Und dann Rain Man. Episch! Schon der Vorspann hat mich total in seinen Bann gezogen. Sportwagen, die zu afrikanischen Klängen von Belle Star scheinbar vom Himmel fliegen! Bis heute beschert mir die Szene Gänsehaut. Solche Gänsehautmomente hat Rain Man erstaunlich viele für mich. Evtl. liegt das zumindest teilweise an dem wehmütigen Soundtrack von Hans Zimmer und den sorgfätig ausgewählten Songs von Jazz bis Pop.
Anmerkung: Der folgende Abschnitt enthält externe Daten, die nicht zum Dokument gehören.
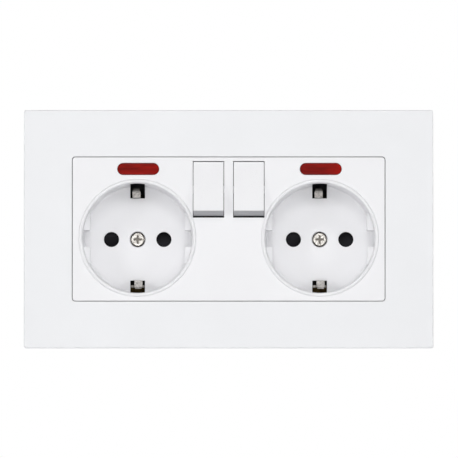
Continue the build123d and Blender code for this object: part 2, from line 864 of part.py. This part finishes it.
    # Centre screw: a low round head with a cross and a slot
    with BuildPart() as centre_screw:
        with BuildSketch(facing(floor_y + centre_head_height)):
            with Locations((x, -well_drop)):
                Circle(centre_head)
        extrude(amount=centre_head_height)
        fillet(centre_screw.edges().group_by(Axis.Y)[0], centre_head_height / 3)
        with BuildSketch(facing(floor_y + centre_head_height + centre_length)):
            with Locations((x, -well_drop)):
                Circle(centre_shank)
        extrude(amount=centre_length)
        with BuildSketch(facing(floor_y)):
            with Locations((x, -well_drop)):
                Rectangle(2 * centre_head, centre_slot)
        extrude(amount=-centre_head_height / 4, mode=Mode.SUBTRACT)
        with BuildSketch(facing(floor_y)):
            with Locations((x, -well_drop)):
                Rectangle(centre_cross, centre_slot)
                Rectangle(centre_slot, centre_cross)
        extrude(amount=-centre_head_height / 2, mode=Mode.SUBTRACT)
    save(centre_screw, f"centre_screw_{side_name}")

# Feed strip: from the live terminal up between the pedestals to a fixed contact behind each rocker
with BuildPart() as feed_strip:
    with BuildSketch(facing(feed_back_y)):
        with Locations((0, feed_z)):
            Rectangle(rocker_spacing + 2 * contact_tip, feed_height)
    extrude(amount=strip_sheet)
    with BuildSketch(facing(feed_y)):
        with Locations(*[(x, feed_z) for x in rocker_xs]):
            Circle(contact_tip)
    extrude(amount=contact_tip_height)
    with BuildSketch(facing(strip_back_y)):
        with Locations((0, feed_z)):
            Rectangle(strip_width, strip_sheet)
    extrude(amount=strip_back_y - feed_y)
    with BuildSketch(facing(strip_back_y)):
        with Locations((0, (feed_z - terminal_drop) / 2)):
            Rectangle(strip_width, feed_z + terminal_drop + strip_sheet)
        with Locations((0, -terminal_drop)):
            Rectangle(terminal_width, terminal_height)
            Circle(terminal_screw + terminal_clearance, mode=Mode.SUBTRACT)
    extrude(amount=strip_sheet)
save(feed_strip, "feed_strip")

# Neutral strip: joins the outer sleeves and the neutral terminal along the bottom
neutral_x = (well_spacing + pin_spacing) / 2
neutral_z = -core_height / 2 + housing_wall + strip_width
with BuildPart() as neutral_strip:
    with BuildSketch(facing(strip_back_y)):
        with Locations((0, neutral_z)):
            Rectangle(2 * neutral_x + strip_width, strip_width)
        for end in (-1, 1):
            with Locations((end * neutral_x, (neutral_z - well_drop) / 2)):
                Rectangle(strip_width, -well_drop - neutral_z)
            with Locations((end * neutral_x, -well_drop)):
                Circle(sleeve_radius)
        with Locations((terminal_spacing, (neutral_z - terminal_drop + terminal_height / 2) / 2)):
            Rectangle(terminal_width, terminal_height / 2 - terminal_drop - neutral_z)
        with Locations((terminal_spacing, -terminal_drop)):
            Circle(terminal_screw + terminal_clearance, mode=Mode.SUBTRACT)
    extrude(amount=strip_sheet)
save(neutral_strip, "neutral_strip")

# Earth strip: joins both earth clips behind the wells and runs back to the earth terminal
earth_z = -terminal_drop
with BuildPart() as earth_link:
    with BuildSketch(facing(earth_back_y + strip_sheet)):
        with Locations((0, earth_z)):
            Rectangle(well_spacing + earth_strip, strip_width)
    extrude(amount=strip_sheet)
save(earth_link, "earth_link")

# Terminals: brass blocks with a hole for the wire and a screw from behind
for (role, index), block_front_y in zip(
    (("earth", -1), ("live", 0), ("neutral", 1)),
    (earth_back_y + strip_sheet, strip_y - terminal_depth, strip_y - terminal_depth),
):
    x = index * terminal_spacing
    with BuildPart() as terminal:
        with BuildSketch(facing(strip_y)):
            with Locations((x, -terminal_drop)):
                Rectangle(terminal_width, terminal_height)
        extrude(amount=strip_y - block_front_y)
        with BuildSketch(Plane.XY.offset(-terminal_drop)):
            with Locations((x, wire_y)):
                Circle(wire_hole)
        extrude(amount=terminal_height / 2, both=True, mode=Mode.SUBTRACT)
        with BuildSketch(facing(strip_y)):
            with Locations((x, -terminal_drop)):
                Circle(terminal_screw + terminal_clearance)
        extrude(amount=strip_y - wire_y, mode=Mode.SUBTRACT)
    save(terminal, f"{role}_terminal")

    with BuildPart() as terminal_bolt:
        with BuildSketch(facing(housing_back_y)):
            with Locations((x, -terminal_drop)):
                Circle(terminal_head)
        extrude(amount=housing_back)
        with BuildSketch(facing(strip_back_y)):
            with Locations((x, -terminal_drop)):
                Circle(terminal_screw)
        extrude(amount=strip_back_y - wire_y - wire_hole)
        with BuildSketch(facing(housing_back_y)):
            with Locations((x, -terminal_drop)):
                Rectangle(2 * terminal_head, centre_slot)
        extrude(amount=housing_back / 2, mode=Mode.SUBTRACT)
    save(terminal_bolt, f"{role}_terminal_screw")
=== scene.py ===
"""Looks of a switched double socket: finishes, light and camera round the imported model.

The frame is in metres: x to the right, y into the wall, z up. Finishes are procedural, and every
pattern is sized in millimetres of the real thing.
"""

import json
import math

import bpy
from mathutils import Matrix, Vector


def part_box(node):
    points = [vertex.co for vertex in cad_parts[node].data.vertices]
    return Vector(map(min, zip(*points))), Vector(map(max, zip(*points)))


MM = 0.001

# The photograph: square, taken from far off and from a little below
PHOTO_PIXELS = 458
PIXELS_PER_MM = 2.767
SOCKET_CENTRE_PIXEL = (228.65, 229.0)
LOOK_UP = math.radians(2.0)
LENS_MM = 1000.0
SENSOR_MM = 36.0

# The photographed rockers lean this far, and their faces reach this far from the pivot
ROCKER_TILT = math.radians(13.5)
ROCKER_HALF_FACE = 9.1 * MM
# Painted shade: the flat grey painted on the rockers' end faces, which face down away from the light
ROCKER_END_SHADE_GREY = "#A9A9AD"
# From the front of an earth clip back to the roots of its tongues, where the clips' painted shade begins
TONGUE_REACH = 8.5 * MM

# Studio, in metres: how far the floor lies below the socket's middle, and half its width
FLOOR_DROP = 0.30
FLOOR_HALF = 20.0
# The share of plain white in what the camera and reflections see of the floor
FLOOR_PALE = 0.85
# The strength of the even light from the room
AMBIENT = 0.22
BOX_SIZE = 0.25
# Square softboxes of BOX_SIZE metres, 1 m away: watts, degrees to the right, degrees up
SOFTBOXES = {
    "left": (1.68, -45, 8),
    "right": (1.33, 45, 8),
    "front_high": (1.75, 0, 20),
    "front_low": (1.36, 0, -10),
    "top": (0.87, 0, 46),
    "rear_left": (2.4, -140, 12),
    "rear_right": (2.4, 140, 12),
}
# A strip lamp just over the floor for the underside: watts, place, width and depth
UNDERLIGHT = (0.16, (0.0, 0.10, -0.24), (0.30, 0.06))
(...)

Ähnlich wie Kramer vs. Kramer handelt der Film von einem Thema, das zu jener Zeit noch außerhalb der Normen und der Akzeptanz in der Gesellschaft lag. Ein Autist, der auf Reisen geht. Unfreiwillig zwar, aber er geht, um sich einem breiten Publikum vorzustellen, das zuvor nur vage oder gar nicht von Autismus und Aspergerspektrum gehört hat, sofern man nicht betroffen war. Rain Man hat - denke ich - die Türen geöffnet zu mehr Interesse an Randgruppen. Heute findet man Hochsensibilität und Aspergerspektren normal, vielleicht sogar cool. Ende der Achtziger war die Coolness neu, die der Film tatsächlich bewirkt hat. Plötzlich schämten sich Kinder ihrer autistischen Familienangehörigen nicht mehr und konnten sich wie Charlie Babbitt fühlen, der im Lauf der Geschichte immer mehr von seinem ursprünglichen Plan abrückt, seinen Bruder gegen Lösegeld / das väterliche Erbe zu kidnappen und nach erfolgreicher Aktion wieder in die Anstalt für geistig Behinderte zu überführen. Er erkennt, dass er gerne einen Bruder gehabt hätte, mit dem aufzuwachsen ihm nicht vergönnt war, weil Raymond durch seinen Autismus gefährlich war für Baby Charlie. 

Ich liebe die Story bis heute, die leicht in Kitsch hätte abdriften können, es aber nie tut. Das ist vor allem Tom Cruise zu verdanken, der hier in seiner besten Rolle glänzt. Ich hätte ihm ja einen Oscar verliehen. Den hat aber Dustin Hoffman ergattert, und ich glaube, es war der zweite nach Kramer vs. Kramer.


 

Auch verdient, ohne Zweifel. Trotzdem hätte Tom Cruise nicht leer ausgehen dürfen. Zumindest ein Mini-Oscar wäre angebracht gewesen, so wie zehn Jahre zuvor der kleine Justin mit einem solchen ausgezeichnet wurde. 😏 

Jedenfalls haben beide Filme erstaunlich viel gemeinsam und sind dennoch sehr unterschiedlich. Ich kann sie immer wieder angucken, und immer wieder sind die Geschichten um einen alleinerziehenden Vater und einen Autist auf Abwegen ein Erlebnis.